Your a great mother! What beautiful hens you have! And lucky girls! They really love that oatmeal!! They look very happy!! I love the pictures!! One hen looks like she is poseing for the camera! So adorable!!


----------



## profwirick (Jan 24, 2013)

Mamachickof14 said:


> Sorry...pics didn't take?? Trying again...


how lovely! warm breakfast. is it people food or a warmed up wet scratch?
and these hens ? are all fully combed. makes me think I was too hasty in getting rid of two because I thought they were cockerels and I couldn't handle more in my current set up. my odd little flock is two months old. is there a way to know males from females when they are of mixed heritage? some are frizzie, some not. some feathered feet. some not. etc. I was going by the beginnings of combs and by size...the two were a bit larger.


----------



## Lissa (Oct 23, 2012)

Jen, Glad they are doing great! Tough girls! Just a few more days and looks like we will get up into 30's. Woosh! Tonight is the coldest night for us (3 degrees) and I am further south than you. Love the pictures!


----------



## robopetz (Oct 16, 2012)

Agree! Good mother you are. I bet they are super excited to see you with that bowl in the morning! Lol


----------



## Mamachickof14 (Aug 28, 2012)

I surely will be glad when this cold spell is over...I'm getting quit a workout carrying water and just checking on them! It's people food, oatmeal I've been making for them. Your right! When I let them out in the morning they are all looking to see what treat mom brought them! The combs on the girls are quit large...I was surprised too...they are all hens!! One more night of this horrible cold...Keep warm everyone!! Jen


----------



## profwirick (Jan 24, 2013)

Mamachickof14 said:


> I surely will be glad when this cold spell is over...I'm getting quit a workout carrying water and just checking on them! It's people food, oatmeal I've been making for them. Your right! When I let them out in the morning they are all looking to see what treat mom brought them! The combs on the girls are quit large...I was surprised too...they are all hens!! One more night of this horrible cold...Keep warm everyone!! Jen


helpful answer! I can't seem to learn fast enough.
I moved the 6x5ft. tractor coop into the garage and put the car out in the cold! Will deal with clean up later! for now my babies are safe and warm enough. Rosa just stopped letting them sleep under her wings this week. bad timing weather wise.

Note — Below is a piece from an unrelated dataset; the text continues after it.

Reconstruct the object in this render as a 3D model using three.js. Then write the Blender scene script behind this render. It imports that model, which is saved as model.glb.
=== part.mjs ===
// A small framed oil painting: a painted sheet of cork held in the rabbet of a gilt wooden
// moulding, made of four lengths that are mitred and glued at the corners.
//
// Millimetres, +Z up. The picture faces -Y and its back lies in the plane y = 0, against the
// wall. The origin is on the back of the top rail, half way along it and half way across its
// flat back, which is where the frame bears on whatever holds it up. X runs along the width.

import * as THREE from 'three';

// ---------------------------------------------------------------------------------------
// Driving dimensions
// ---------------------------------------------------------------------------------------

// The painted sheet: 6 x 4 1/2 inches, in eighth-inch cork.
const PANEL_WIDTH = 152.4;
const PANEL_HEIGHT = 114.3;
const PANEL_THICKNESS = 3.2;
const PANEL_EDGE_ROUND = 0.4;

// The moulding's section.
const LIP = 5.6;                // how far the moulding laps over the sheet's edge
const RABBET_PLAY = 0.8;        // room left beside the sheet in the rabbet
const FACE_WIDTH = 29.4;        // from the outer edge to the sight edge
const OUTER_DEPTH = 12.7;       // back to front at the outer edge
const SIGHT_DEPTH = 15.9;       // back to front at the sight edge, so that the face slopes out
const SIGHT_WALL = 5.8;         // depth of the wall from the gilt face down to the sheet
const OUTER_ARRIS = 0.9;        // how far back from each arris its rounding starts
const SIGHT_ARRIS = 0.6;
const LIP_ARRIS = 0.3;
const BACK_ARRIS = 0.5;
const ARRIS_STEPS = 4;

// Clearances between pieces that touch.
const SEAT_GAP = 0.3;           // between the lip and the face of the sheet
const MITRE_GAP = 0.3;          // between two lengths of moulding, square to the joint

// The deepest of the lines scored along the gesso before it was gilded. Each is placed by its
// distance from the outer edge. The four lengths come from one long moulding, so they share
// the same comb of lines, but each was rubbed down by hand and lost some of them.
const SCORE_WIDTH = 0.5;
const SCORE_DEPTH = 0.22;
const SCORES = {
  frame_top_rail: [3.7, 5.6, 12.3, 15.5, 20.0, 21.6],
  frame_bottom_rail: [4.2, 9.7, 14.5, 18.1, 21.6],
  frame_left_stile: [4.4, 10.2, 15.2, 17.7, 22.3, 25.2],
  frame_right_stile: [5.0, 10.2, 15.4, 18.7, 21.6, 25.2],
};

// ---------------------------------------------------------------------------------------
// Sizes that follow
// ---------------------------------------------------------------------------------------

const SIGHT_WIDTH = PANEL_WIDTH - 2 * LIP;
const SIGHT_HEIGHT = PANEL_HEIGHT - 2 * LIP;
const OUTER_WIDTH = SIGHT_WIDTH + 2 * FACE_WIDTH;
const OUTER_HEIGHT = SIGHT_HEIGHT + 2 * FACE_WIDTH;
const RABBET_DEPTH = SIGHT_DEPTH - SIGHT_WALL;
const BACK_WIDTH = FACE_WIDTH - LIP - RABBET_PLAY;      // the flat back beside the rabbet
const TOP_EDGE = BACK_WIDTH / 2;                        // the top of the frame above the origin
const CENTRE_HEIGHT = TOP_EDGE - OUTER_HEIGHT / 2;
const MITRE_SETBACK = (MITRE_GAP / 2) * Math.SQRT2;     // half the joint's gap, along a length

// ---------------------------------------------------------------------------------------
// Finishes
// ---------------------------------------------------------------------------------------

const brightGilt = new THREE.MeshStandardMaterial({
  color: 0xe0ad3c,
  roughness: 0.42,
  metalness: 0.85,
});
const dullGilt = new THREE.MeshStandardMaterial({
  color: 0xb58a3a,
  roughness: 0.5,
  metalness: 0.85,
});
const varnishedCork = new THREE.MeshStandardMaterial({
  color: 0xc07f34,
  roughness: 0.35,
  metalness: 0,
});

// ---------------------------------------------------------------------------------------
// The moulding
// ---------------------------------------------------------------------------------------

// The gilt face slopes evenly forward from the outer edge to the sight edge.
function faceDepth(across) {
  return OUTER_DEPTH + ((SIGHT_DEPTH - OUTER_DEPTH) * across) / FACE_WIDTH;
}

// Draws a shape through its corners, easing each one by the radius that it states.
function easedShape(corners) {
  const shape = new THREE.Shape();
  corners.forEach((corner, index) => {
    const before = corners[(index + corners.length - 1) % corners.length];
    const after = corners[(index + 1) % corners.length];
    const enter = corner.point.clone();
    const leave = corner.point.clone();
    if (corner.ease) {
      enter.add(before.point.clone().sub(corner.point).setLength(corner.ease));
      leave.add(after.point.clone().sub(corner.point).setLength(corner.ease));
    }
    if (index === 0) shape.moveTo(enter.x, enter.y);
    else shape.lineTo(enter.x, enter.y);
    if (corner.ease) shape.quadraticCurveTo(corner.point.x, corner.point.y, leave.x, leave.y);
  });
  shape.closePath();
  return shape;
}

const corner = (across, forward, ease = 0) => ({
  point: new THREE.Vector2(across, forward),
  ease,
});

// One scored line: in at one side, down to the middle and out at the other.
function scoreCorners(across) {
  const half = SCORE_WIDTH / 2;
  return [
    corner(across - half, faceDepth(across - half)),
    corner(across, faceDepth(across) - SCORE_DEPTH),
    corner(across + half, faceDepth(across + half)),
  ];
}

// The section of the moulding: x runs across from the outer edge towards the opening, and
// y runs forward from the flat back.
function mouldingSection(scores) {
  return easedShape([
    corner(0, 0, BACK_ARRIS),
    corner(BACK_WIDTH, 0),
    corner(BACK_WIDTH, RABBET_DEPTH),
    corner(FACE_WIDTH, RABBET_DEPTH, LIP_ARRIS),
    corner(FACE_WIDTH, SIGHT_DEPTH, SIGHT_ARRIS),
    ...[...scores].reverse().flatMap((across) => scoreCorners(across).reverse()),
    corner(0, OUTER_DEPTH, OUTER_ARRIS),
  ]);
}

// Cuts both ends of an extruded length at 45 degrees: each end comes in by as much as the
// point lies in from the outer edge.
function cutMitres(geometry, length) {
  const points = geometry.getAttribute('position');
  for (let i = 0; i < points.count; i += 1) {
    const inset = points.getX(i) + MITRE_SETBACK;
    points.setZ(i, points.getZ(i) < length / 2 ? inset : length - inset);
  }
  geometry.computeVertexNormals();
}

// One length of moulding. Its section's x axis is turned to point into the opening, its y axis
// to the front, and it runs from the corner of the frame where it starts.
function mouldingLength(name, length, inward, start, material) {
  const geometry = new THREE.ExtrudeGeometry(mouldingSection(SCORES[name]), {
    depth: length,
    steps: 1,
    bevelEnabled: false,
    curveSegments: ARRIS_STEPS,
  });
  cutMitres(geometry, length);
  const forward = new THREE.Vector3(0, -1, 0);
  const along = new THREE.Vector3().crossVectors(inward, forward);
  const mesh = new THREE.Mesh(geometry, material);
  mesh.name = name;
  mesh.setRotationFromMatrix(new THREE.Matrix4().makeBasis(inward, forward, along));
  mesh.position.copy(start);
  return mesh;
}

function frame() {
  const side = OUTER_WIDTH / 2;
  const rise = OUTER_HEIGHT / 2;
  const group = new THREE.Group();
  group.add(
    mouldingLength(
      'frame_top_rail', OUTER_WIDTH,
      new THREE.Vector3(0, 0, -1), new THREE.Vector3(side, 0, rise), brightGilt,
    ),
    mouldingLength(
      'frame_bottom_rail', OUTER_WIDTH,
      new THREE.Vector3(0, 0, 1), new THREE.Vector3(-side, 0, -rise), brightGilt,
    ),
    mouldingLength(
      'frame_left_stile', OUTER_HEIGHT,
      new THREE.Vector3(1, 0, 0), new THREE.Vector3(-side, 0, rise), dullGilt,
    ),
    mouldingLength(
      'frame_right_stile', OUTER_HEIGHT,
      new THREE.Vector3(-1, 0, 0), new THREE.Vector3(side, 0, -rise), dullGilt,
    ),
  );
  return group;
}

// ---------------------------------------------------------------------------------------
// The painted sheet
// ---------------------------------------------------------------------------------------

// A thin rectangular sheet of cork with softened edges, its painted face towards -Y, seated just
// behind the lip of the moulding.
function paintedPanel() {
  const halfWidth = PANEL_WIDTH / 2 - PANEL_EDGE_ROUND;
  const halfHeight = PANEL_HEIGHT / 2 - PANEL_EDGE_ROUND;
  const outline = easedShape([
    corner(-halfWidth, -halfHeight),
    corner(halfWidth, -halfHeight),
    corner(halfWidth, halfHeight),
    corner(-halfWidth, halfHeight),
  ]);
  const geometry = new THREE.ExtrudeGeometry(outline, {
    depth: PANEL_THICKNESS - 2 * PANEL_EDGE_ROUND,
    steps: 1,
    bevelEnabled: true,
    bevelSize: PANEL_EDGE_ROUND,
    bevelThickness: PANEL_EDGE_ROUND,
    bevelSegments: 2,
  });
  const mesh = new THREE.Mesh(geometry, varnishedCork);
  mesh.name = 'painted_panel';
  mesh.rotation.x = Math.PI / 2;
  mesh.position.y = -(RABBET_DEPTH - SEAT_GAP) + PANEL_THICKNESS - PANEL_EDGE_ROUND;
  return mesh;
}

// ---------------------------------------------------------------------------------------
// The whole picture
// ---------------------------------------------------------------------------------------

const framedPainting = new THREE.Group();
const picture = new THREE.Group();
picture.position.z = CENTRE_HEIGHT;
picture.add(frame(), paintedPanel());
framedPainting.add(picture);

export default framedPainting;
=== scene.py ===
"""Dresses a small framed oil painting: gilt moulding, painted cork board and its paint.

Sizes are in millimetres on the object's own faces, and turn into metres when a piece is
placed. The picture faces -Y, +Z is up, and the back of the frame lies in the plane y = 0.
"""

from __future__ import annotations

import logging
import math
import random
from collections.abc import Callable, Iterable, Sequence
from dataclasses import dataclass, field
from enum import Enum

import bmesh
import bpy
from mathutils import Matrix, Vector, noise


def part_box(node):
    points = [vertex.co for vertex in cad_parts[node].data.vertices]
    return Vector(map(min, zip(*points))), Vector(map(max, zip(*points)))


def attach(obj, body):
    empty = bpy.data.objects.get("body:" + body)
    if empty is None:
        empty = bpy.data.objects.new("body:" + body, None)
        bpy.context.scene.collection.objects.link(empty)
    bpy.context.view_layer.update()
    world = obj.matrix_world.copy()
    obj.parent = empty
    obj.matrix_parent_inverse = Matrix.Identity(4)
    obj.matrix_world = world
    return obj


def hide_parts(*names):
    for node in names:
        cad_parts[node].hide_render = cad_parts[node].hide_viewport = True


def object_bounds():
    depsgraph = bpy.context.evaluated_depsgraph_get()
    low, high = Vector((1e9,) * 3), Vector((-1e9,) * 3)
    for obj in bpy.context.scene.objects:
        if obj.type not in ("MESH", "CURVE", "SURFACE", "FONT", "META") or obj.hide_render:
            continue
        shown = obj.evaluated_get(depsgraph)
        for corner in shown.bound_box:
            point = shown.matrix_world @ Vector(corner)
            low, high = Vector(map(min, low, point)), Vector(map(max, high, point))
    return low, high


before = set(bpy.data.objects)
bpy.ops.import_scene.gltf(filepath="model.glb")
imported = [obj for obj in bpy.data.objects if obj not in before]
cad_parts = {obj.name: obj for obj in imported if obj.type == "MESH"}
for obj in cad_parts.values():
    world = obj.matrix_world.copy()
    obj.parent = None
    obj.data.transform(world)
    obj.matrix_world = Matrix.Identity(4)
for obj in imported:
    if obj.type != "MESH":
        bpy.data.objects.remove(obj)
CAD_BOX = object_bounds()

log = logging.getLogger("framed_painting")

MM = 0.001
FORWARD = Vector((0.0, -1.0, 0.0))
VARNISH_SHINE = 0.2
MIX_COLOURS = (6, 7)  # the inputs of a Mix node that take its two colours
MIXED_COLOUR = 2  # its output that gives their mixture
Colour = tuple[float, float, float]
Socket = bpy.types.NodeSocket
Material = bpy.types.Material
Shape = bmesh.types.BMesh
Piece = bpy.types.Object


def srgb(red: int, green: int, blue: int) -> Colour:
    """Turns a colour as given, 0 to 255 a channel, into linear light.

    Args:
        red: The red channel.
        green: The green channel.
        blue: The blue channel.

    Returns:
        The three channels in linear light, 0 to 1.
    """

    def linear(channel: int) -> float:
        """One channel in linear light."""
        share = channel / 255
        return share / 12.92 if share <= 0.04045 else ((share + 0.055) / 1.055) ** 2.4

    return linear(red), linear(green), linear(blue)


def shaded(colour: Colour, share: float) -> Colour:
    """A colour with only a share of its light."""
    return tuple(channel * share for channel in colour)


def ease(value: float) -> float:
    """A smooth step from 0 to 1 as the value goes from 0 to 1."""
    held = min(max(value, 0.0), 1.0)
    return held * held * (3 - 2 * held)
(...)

I made her a little box because the bickering was going on for a long time after they cooped up. Any suggestions or stories of experience welcome. Please!


----------



## fargolady (Oct 18, 2012)

We are in New York also I can't wait for it to warm up. I give ours a mixture of pasta n oatmeal they love it! Eat it before their chicken feed lol 
We also have hens that have large combs I thought they were Roos but they r laying eggs!!!


----------



## heb24 (Jan 22, 2013)

I give my girls oatmeal a few times a week. They love it! Before it was so cold-the bowl was immaculate when I returned home. I could not figure it out given that they cannot lap it up like a dog. Now it is freezing a little over time.


----------